Technology and modernization

  • Cloud-based payroll platforms, outsourced processing, and data analytics tools have transformed how payroll data is collected, stored, and analyzed. These systems can reduce errors, accelerate reporting, and enable more precise forecasting of labor costs.
  • Data interoperability and standardization ease the flow of payroll information among payroll processors, benefits providers, and tax authorities, while preserving security and privacy.
  • Analytics drawn from payroll data support strategic decisions on compensation strategy, workforce planning, and benefits design, but they also raise questions about data governance, access, and the potential for misinterpretation if the data are incomplete or taken out of context.

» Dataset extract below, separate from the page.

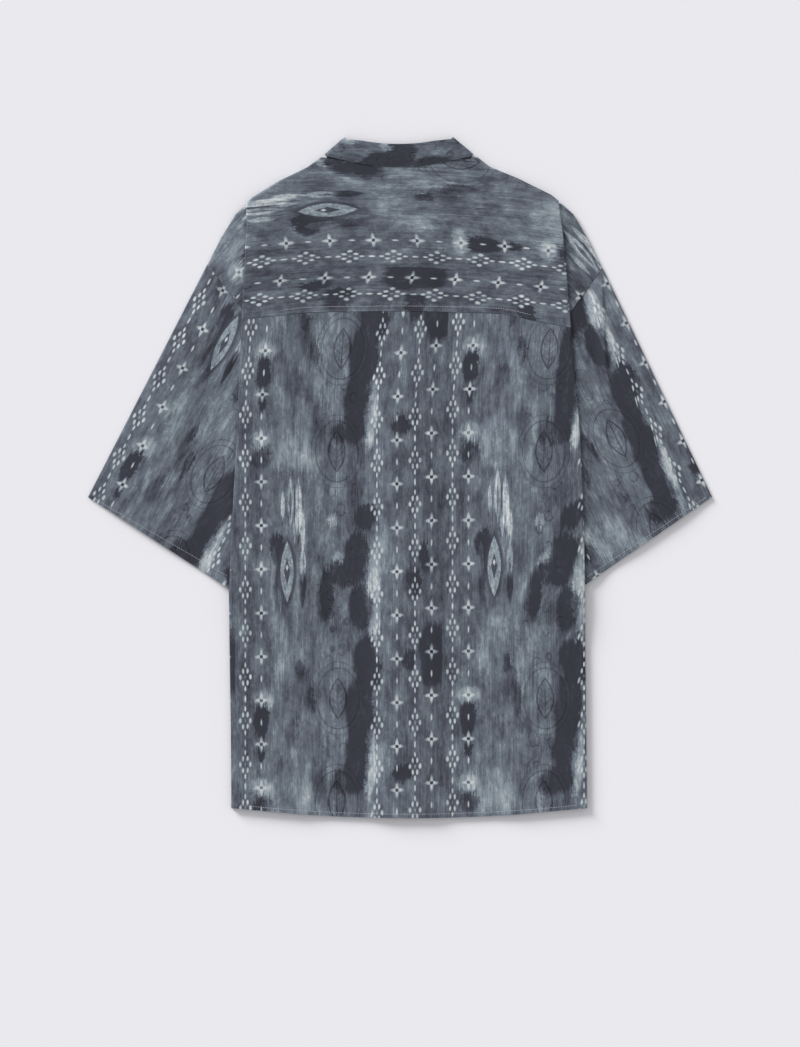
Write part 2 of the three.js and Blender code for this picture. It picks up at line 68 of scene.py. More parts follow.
# Height on the shirt, left and right folded edges, depth of the tuck, width of the flap behind it
BODY_ROWS = np.array([
    (319, -177.1, 182.3, 4.5, 20),
    (290, -176.2, 186.2, 12, 20),
    (262, -178.3, 189.7, 20, 20),
    (221, -179.9, 192.9, 32, 20),
    (172, -182.5, 196.8, 46, 19),
    (130, -184.2, 200.5, 58, 13),
    (90, -186, 204, 69, 9),
    (50, -187.7, 207, 80, 6),
    (34, -188.5, 207.8, 82, 0),
    (-50, -193.2, 211.5, 80, 0),
    (-134, -196.7, 212.8, 79, 0),
    (-200, -196, 213.1, 77, 0),
    (-290, -194.6, 214.2, 75, 0),
    (-380, -194, 215, 74, 0),
])
BODY_COLUMNS = {"left": 1, "right": 2, "tuck": 3, "flap": 4}
NECK_HEIGHT = 362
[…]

  • Security considerations grow with complexity. As payroll data travels through multiple systems and partners, robust security protocols and regular risk assessments are essential to prevent breaches and protect employee trust.
  • The performance of private-sector providers and the incentives they face—efficiency, accuracy, and service quality—drive adoption of best practices, provided there is ongoing accountability to clients and clear contractual expectations.